Monday, May 5, 2008

Sunpower (SPWR)

Click chart to enlarge
The charts of SPWR and STP continue to look anemic. These aren't stocks we own, but we've been watching them as a sign of how much speculation has returned to the market. The solar stocks seem to attract all of the gamblers, so watching these stocks gives you insight into how frothy (overvalued) the market's bubble can get. It's our theory that any Dow action above the 200dma is a bubble as long as gas prices are at $4 a gallon. You can have a healthy stock market OR high gas prices, but not both. The bubble hasn't officially started yet, as the Dow has never closed above its 200dma.
At this point, gas prices alone are enough to keep the economy lagging for the next several quarters. Here's the quick math:
A household earns $75,000 a year. $15,000 goes to Federal income taxes, $5,000 goes to state income taxes, $8,000 goes to local real estate taxes, $24,000 goes towards the mortgage, $2,000 goes towards car insurance, $1,000 goes towards homeowner's insurance, $10,000 goes towards food, and $5,000 goes towards home heating oil, electricity, phone, and tv. That leaves the average American household with $5,000 of spending money each year. That's roughly $100 a week. 100% of that is going to Exxon Mobil now, so our model family is not taking a vacation this year, not dining out, not buying new clothes, etc. If our model family has to pay for health insurance, their yearly spending figure becomes a cool negative $7,000. That all adds up to a lagging economy, which in turn results in a lagging stock market. That's our take on it, anyway.

14 comments:

wube said...

UK pays $11/gallon and their economy finds way to survive. The truth is, the gas price will continue to go higher. However, this doesn't mean the stock market will never recover. We just find new ways of thinking to readjust like the European market.

Snotwheel said...

It isn't the American way to adjust the budget to compensate. We'll just put the excess onto a credit card and lose our houses in the process.

Snotwheel said...

Is today the day for CHNR?

wube said...

The Europeans probably thought the same thing when their gas prices shot up. You would have to agree that the gas price isn't coming down anything soon or ever. Hence, sooner or later, we'd have to adjust in a way that makes sense for long term (alternative E, smaller car, move to the city, public transportation, government mandate, etc). Stock cannot be held down forever just because of the gas price will be high from now on.

Anonymous said...

No one is more dependant on their cars than the Americans, when the housing market was hot, alot of people were forced to commute further to find afforable housing, now that decision is coming back to bite them. Also, public transportation systems are better developed in Europe.

Anonymous said...

Yeah, snot I am in CHNR. Lets watch.
--clarke

Anonymous said...

8,000 to real estate taxes?

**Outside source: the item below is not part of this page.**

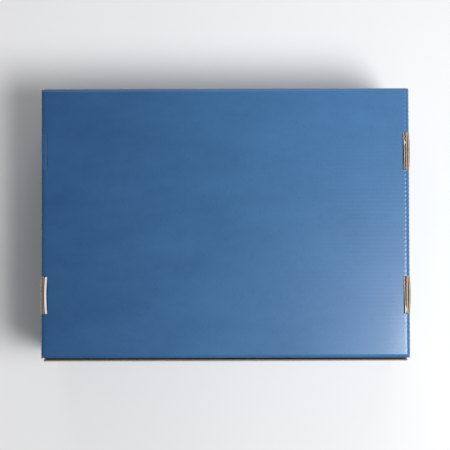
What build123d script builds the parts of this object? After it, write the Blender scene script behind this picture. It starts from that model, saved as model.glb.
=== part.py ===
"""A roll-end box of thin corrugated board, shut and lying on its lid with its base uppermost.

Millimetres, +Z up. The origin is on the surface that the box lies on, in the middle of the box.
+X runs along the box, -Y is the front, where the cover flap hangs, and +Y is the rear, where the lid is hinged.
Each panel is a flat slab that ends at the inner line of its creases. Each crease fills its outer corner with a
quarter round.
"""

import os

from build123d import *

# Driving dimensions
box_length = 300.0  # outside, over the side walls
tray_depth = 220.0  # outside, over the front and rear walls
box_height = 100.0  # from the lid's outer face to the base's
board = 1.5  # thickness of the corrugated board

# Named clearances
sheet_gap = 0.3  # between sheets that lie side by side
crease_gap = 0.2  # between a moving panel and its crease
cover_gap = 0.4  # between the front wall and the cover flap
tab_recess = 0.1  # a lock tab's end lies this far below the base's outer face
side_wall_inset = 0.3  # a side wall's upright edges, from the tray's front and rear faces
chip_kerf = 0.12  # the die's cut around the chip

# Lock slots and tabs
slot_length = 30.6
slot_offset = 58.5  # from the middle of the tray to the middle of a slot
tab_end_gap = 0.4

# Flaps
corner_flap_length = 34.0
corner_flap_base_taper = 9.0
corner_flap_rim_taper = 3.0
dust_flap_inset = 12.0  # a dust flap's ends, from the tray's front and rear faces
dust_flap_height = 54.0
dust_flap_taper = 12.0
dust_flap_corner = 12.0
cover_flap_side_inset = 2.0
cover_flap_rise = 2.0  # the cover flap's free edge stops this far short of the base's outer face
cover_flap_corner = 2.0

# Places that follow from them
half_length = box_length / 2
cover_depth = cover_gap + board
tray_front = -(tray_depth + cover_depth) / 2 + cover_depth
tray_rear = tray_front + tray_depth
tray_middle = (tray_front + tray_rear) / 2
cover_outer = tray_front - cover_depth
cover_inner = tray_front - cover_gap
base_inner = box_height - board
tray_bottom = board + sheet_gap
rim_inner = tray_bottom + board

outer_wall_inner = half_length - board
corner_flap_outer = outer_wall_inner - sheet_gap
corner_flap_inner = corner_flap_outer - board
inner_wall_outer = corner_flap_inner - sheet_gap
inner_wall_inner = inner_wall_outer - board
slot_inner = inner_wall_inner - sheet_gap
dust_flap_outer = inner_wall_inner - sheet_gap
dust_flap_inner = dust_flap_outer - board

wall_front = tray_front + board
wall_rear = tray_rear - board
inside_front = wall_front + sheet_gap
inside_rear = wall_rear - sheet_gap
inside_top = base_inner - sheet_gap
cover_half = half_length - cover_flap_side_inset
dust_flap_length = tray_depth - 2 * dust_flap_inset
slot_centres = (tray_middle - slot_offset, tray_middle + slot_offset)


def slab(x_low, x_high, y_low, y_high, z_low, z_high):
    """A flat piece of board between two corners."""
    block = Box(x_high - x_low, y_high - y_low, z_high - z_low)
    return Pos((x_low + x_high) / 2, (y_low + y_high) / 2, (z_low + z_high) / 2) * block


def sided(x_inner, x_outer, side):
    """The low and high X of a piece on the left (-1) or right (+1)."""
    return (x_inner, x_outer) if side > 0 else (-x_outer, -x_inner)


def side_slab(side, x_inner, x_outer, y_low, y_high, z_low, z_high):
    """A piece of board on the left or right side."""
    x_low, x_high = sided(x_inner, x_outer, side)
    return slab(x_low, x_high, y_low, y_high, z_low, z_high)


def round_corner(length, centre, axis, first, second):
    """A quarter round about a crease's inner line: two arms give the quadrant that it fills."""
    middle = Vector(*centre)
    plane = Plane(origin=middle - Vector(*axis) * (length / 2), x_dir=first, z_dir=axis)
    second_local = plane.to_local_coords(middle + Vector(*second)) - plane.to_local_coords(middle)
    turn = 1 if second_local.Y > 0 else -1
    with BuildSketch(plane) as sketch:
        with BuildLine():
            start = (board, 0)
            end = (0, turn * board)
            Line((0, 0), start)
            RadiusArc(start, end, -turn * board)
            Line(end, (0, 0))
        make_face()
    return extrude(sketch.sketch, amount=length)


def flap(plane, points, corner=0):
    """A flap from its outline, the plane's second direction up, with its highest corners rounded."""
    outline = Polygon(*points, align=None)
    if corner:
        outline = fillet(outline.vertices().group_by(Axis.Y)[-1], corner)
    return extrude(plane * outline, amount=board, dir=plane.z_dir)


def lid():
    """The panel the box lies on, with shoulders in front of and behind the dust flaps, and its creases."""
    half_dust = dust_flap_length / 2 + sheet_gap
    panel = slab(-dust_flap_inner, dust_flap_inner, cover_inner, wall_rear, 0, board)
    panel += slab(-cover_half, cover_half, cover_inner, tray_middle - half_dust, 0, board)
    panel += slab(-corner_flap_inner, corner_flap_inner, tray_middle + half_dust, wall_rear, 0, board)
    nodes = {"lid_panel": panel}
    nodes["lid_rear_crease"] = round_corner(
        2 * corner_flap_inner, (0, wall_rear, board), (1, 0, 0), (0, 1, 0), (0, 0, -1)
    )
    nodes["lid_front_crease"] = round_corner(
        2 * cover_half, (0, cover_inner, board), (1, 0, 0), (0, -1, 0), (0, 0, -1)
    )
    for name, side in (("left", -1), ("right", 1)):
        nodes[f"lid_{name}_crease"] = round_corner(
            dust_flap_length, (side * dust_flap_inner, tray_middle, board), (0, 1, 0), (side, 0, 0), (0, 0, -1)
        )
    return nodes


def lid_flaps():
    """The cover flap outside the front wall and the dust flaps inside the tray."""
    low = board + crease_gap
    top = box_height - cover_flap_rise
    front = Plane(origin=(0, cover_inner, 0), x_dir=(1, 0, 0), z_dir=(0, -1, 0))
    cover = [(-cover_half, low), (cover_half, low), (cover_half, top), (-cover_half, top)]
    nodes = {"front_cover_flap": flap(front, cover, cover_flap_corner)}
    half = dust_flap_length / 2
    high = low + dust_flap_height
    dust = [(-half, low), (half, low), (half - dust_flap_taper, high), (dust_flap_taper - half, high)]
    for name, side in (("left", -1), ("right", 1)):
        edge = Plane(origin=(side * dust_flap_inner, tray_middle, 0), x_dir=(0, side, 0), z_dir=(side, 0, 0))
        nodes[f"{name}_dust_flap"] = flap(edge, dust, dust_flap_corner)
    return nodes


def base():
    """The base panel with its lock slots, and the creases around it, broken at the slots."""
    panel = slab(-outer_wall_inner, outer_wall_inner, wall_front, wall_rear, base_inner, box_height)
    for side in (-1, 1):
        for centre in slot_centres:
            low, high = centre - slot_length / 2, centre + slot_length / 2
            panel -= side_slab(side, slot_inner, half_length, low, high, base_inner - board, box_height + board)
    nodes = {"base_panel": panel}
    for name, y_edge, out in (("front", wall_front, -1), ("rear", wall_rear, 1)):
        nodes[f"base_{name}_crease"] = round_corner(
            2 * corner_flap_inner, (0, y_edge, base_inner), (1, 0, 0), (0, out, 0), (0, 0, 1)
        )
    stops = [wall_front, wall_rear]
    for centre in slot_centres:
        stops += [centre - slot_length / 2, centre + slot_length / 2]
    stops.sort()
    for name, side in (("left", -1), ("right", 1)):
        pieces = []
        for low, high in zip(stops[::2], stops[1::2]):
            middle = (side * outer_wall_inner, (low + high) / 2, base_inner)
            pieces.append(round_corner(high - low, middle, (0, 1, 0), (side, 0, 0), (0, 0, 1)))
        nodes[f"base_{name}_crease"] = Compound(children=pieces)
    return nodes


def front_and_rear():
    """The front and rear walls with their corner creases and the flaps trapped between the side walls."""
    nodes = {
        "front_wall": slab(
            -corner_flap_inner, corner_flap_inner, tray_front, wall_front, tray_bottom, base_inner
        ),
        "rear_wall": slab(
            -corner_flap_inner, corner_flap_inner, wall_rear, tray_rear, board + crease_gap, base_inner
        ),
    }
    low = rim_inner + sheet_gap
    for end, y_edge, out in (("front", wall_front, -1), ("rear", wall_rear, 1)):
        for name, side in (("left", -1), ("right", 1)):
            x_edge = side * corner_flap_inner
            nodes[f"{end}_{name}_corner_crease"] = round_corner(
                inside_top - low, (x_edge, y_edge, (low + inside_top) / 2), (0, 0, 1), (side, 0, 0), (0, out, 0)
            )
            plane = Plane(origin=(x_edge, y_edge, 0), x_dir=(0, side, 0), z_dir=(side, 0, 0))
            tip = -out * side * corner_flap_length
            tip_low = low + corner_flap_rim_taper
            tip_high = inside_top - corner_flap_base_taper
            outline = [(0, low), (tip, tip_low), (tip, tip_high), (0, inside_top)]
            nodes[f"{end}_{name}_corner_flap"] = flap(plane, outline)
    return nodes


def side_walls():
    """The rolled side walls: an outer wall, a rim with two rounded corners, and an inner wall with lock tabs."""
    nodes = {}
    for name, side in (("left", -1), ("right", 1)):
        nodes[f"{name}_outer_wall"] = side_slab(
            side,
            outer_wall_inner,
            half_length,
            tray_front + side_wall_inset,
            tray_rear - side_wall_inset,
            rim_inner,
            base_inner,
        )
        rim = side_slab(side, inner_wall_outer, outer_wall_inner, inside_front, inside_rear, tray_bottom, rim_inner)
        span = inside_rear - inside_front
        for x_edge, out in ((outer_wall_inner, side), (inner_wall_outer, -side)):
            middle = (side * x_edge, tray_middle, rim_inner)
            rim += round_corner(span, middle, (0, 1, 0), (out, 0, 0), (0, 0, -1))
        nodes[f"{name}_rim"] = rim
        wall = side_slab(side, inner_wall_inner, inner_wall_outer, inside_front, inside_rear, rim_inner, inside_top)
        for centre in slot_centres:
            if side < 0 and centre > tray_middle:
                continue  # this tab stays below the chip that still fills its slot
            half_tab = slot_length / 2 - tab_end_gap
            wall += side_slab(
                side,
                inner_wall_inner,
                inner_wall_outer,
                centre - half_tab,
                centre + half_tab,
                inside_top,
                box_height - tab_recess,
            )
        nodes[f"{name}_inner_wall"] = wall
    return nodes


def chip():
    """The die-cut chip that still hangs in the rear left slot, with its part of the crease."""
    low = slot_centres[1] - slot_length / 2 + chip_kerf
    high = slot_centres[1] + slot_length / 2 - chip_kerf
    flat = side_slab(-1, slot_inner + chip_kerf, outer_wall_inner, low, high, base_inner, box_height)
    middle = (-outer_wall_inner, (low + high) / 2, base_inner)
    return {"slot_chip": flat + round_corner(high - low, middle, (0, 1, 0), (-1, 0, 0), (0, 0, 1))}


os.makedirs("parts", exist_ok=True)
for group in (lid(), lid_flaps(), base(), front_and_rear(), side_walls(), chip()):
    for node, shape in group.items():
        export_step(shape, f"parts/{node}.step")
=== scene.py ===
"""A shut roll-end box of thin fluted board, printed blue outside, lying on its lid on a pale table.

Metres, in the CAD frame. Every panel is built as fluted board: an outer liner of white paper with the print
on it, a wavy sheet glued between the liners, and a brown kraft liner inside.
"""

import math

import bpy
import numpy as np
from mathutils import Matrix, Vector, noise


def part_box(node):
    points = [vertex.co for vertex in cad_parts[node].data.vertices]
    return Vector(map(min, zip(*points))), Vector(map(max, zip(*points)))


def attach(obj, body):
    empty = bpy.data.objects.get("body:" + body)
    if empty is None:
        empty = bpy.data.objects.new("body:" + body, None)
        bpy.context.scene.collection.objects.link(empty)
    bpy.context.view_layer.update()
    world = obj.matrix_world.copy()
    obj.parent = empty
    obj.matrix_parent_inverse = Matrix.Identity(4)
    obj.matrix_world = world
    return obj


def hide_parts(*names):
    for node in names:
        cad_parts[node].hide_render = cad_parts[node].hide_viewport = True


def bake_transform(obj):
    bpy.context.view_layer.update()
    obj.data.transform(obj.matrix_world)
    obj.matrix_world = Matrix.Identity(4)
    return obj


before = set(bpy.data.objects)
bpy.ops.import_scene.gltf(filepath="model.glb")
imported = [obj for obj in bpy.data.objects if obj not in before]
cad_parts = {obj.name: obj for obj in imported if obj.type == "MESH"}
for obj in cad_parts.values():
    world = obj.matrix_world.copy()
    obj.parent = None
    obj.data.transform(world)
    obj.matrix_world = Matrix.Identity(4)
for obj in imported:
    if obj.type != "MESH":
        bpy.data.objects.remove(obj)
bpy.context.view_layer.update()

MM = 0.001

# Fluted board
BOARD = 1.5 * MM
LINER = 0.2 * MM
WAVY_SHEET = 0.16 * MM
FLUTE_PITCH = 3.39 * MM
ROWS_PER_FLUTE = 8
WASHBOARD = 0.005 * MM  # how far the flutes show through a liner
FLUTE_INSET = 0.12 * MM  # the wavy sheet ends this far inside a cut edge
WAVY_LEAN = 0.8  # how much the wavy sheet's faces shift on its slopes to keep its thickness
JUMP = 0.004 * MM  # half the width of a step in a panel's outline
NEAR_COLUMNS = np.array([0, 0.3, 0.6, 1.0, 1.5, 2.2, 3.4]) * MM  # close-set columns at a panel's two ends
EDGE_RUB = 0.5 * MM  # how far print is rubbed in from a panel's edge
CORNER_RUB = 3 * MM

# Creases
ROUNDING = 3.6 * MM  # the outer radius of a folded crease
# The front and rear creases' skin wraps round the corners: its reach, and its drop
TUCK = (1.5 * MM, 0.7 * MM)
SIDE_REACH = 0.7 * MM  # the side creases' skin runs this far past the base's ends
TICK = 0.1 * MM  # how far the flutes stand out along a crease
LAP = 0.35 * MM  # a crease's skin runs this far under the panels beside it
LAP_SINK = 0.03 * MM
SKIN_DRIFT = 0.04 * MM  # a crease's skin wanders in and out by this much
BEAD = 0.9 * MM  # the kraft bead in a crease's inner corner
FRONT_BEAD = 0.3 * MM  # smaller, to clear the front wall as the cover flap opens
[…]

I don't think the average family who makes 75K a year lives in a house over 750K. My 200K house costs me $1800 a year in real estate taxes... but your core point is valid

Anonymous said...

Don't forget to figure the brilliant "stimulus checks" into your equation...that 1200 bucks is really going to tip the scales!!

Anonymous said...

I drove accross america last summer from east to west and the gas was so cheap compared to what i pay in Canada (or Ireland for that matter) that i filling the car with the Premium stuff. America has the cheapest gas of anywhere i have ever been so the current high cost is only a matter of comparing it to what your used to. European prices are triple the prices you pay in the states and even canada is 30% higher so trust me when i say that the economy is not going to collapse on the back of higher petrol prices. Ford and GM might collape as people start to buy more efficent toyota's though. Do you know how rare a 3 litre car is in Europe? Most people drive 1.6 to 2.0 litre cars and anything bigger is considered very unusual. 3 litre+ cars are considered near unsalable due to the cost of petrol and insurance. It amazes me in the US how people frequently dont know how big thier engine is. That WILL change if prices stay up.

Iconoclast421 said...

You contradict yourself, conor. You say the US economy wont collapse if our gas prices rise to euro price levels. Then you talk about how rare 3 litre engines are in europe. Well, 3 liter engines are quite common in the US. And there is not the money to switch over to smaller engines, because of the negative savings rate.

Anonymous said...

Wow. CLF misses earnings by a lousy .04 cents and gets hammered down $12 to 156 in pre-market, and now it's up $11 @ 178! Crazy.

I wanted to buy in pre-market but figured someone must know something else besides poor earnings if it was being pushed down so radically.

"Don't overthink it meat!!!!!!" (Lifted from one of the best sports movies of all time)

Craig

PS- Snot, do you ever buy or sell during pre-market?

Anonymous said...

snot, what you think of SIRI, getting some attention today.

-fleacountry

Anonymous said...

All solars going UP.
Cup and handle confirm.

Snotwheel said...

Even if the SIRI merger goes through, it doesn't create a wildly profitable company. At least not for several years. And how will they deal with Howard's upcoming retirement? He's by far their biggest draw.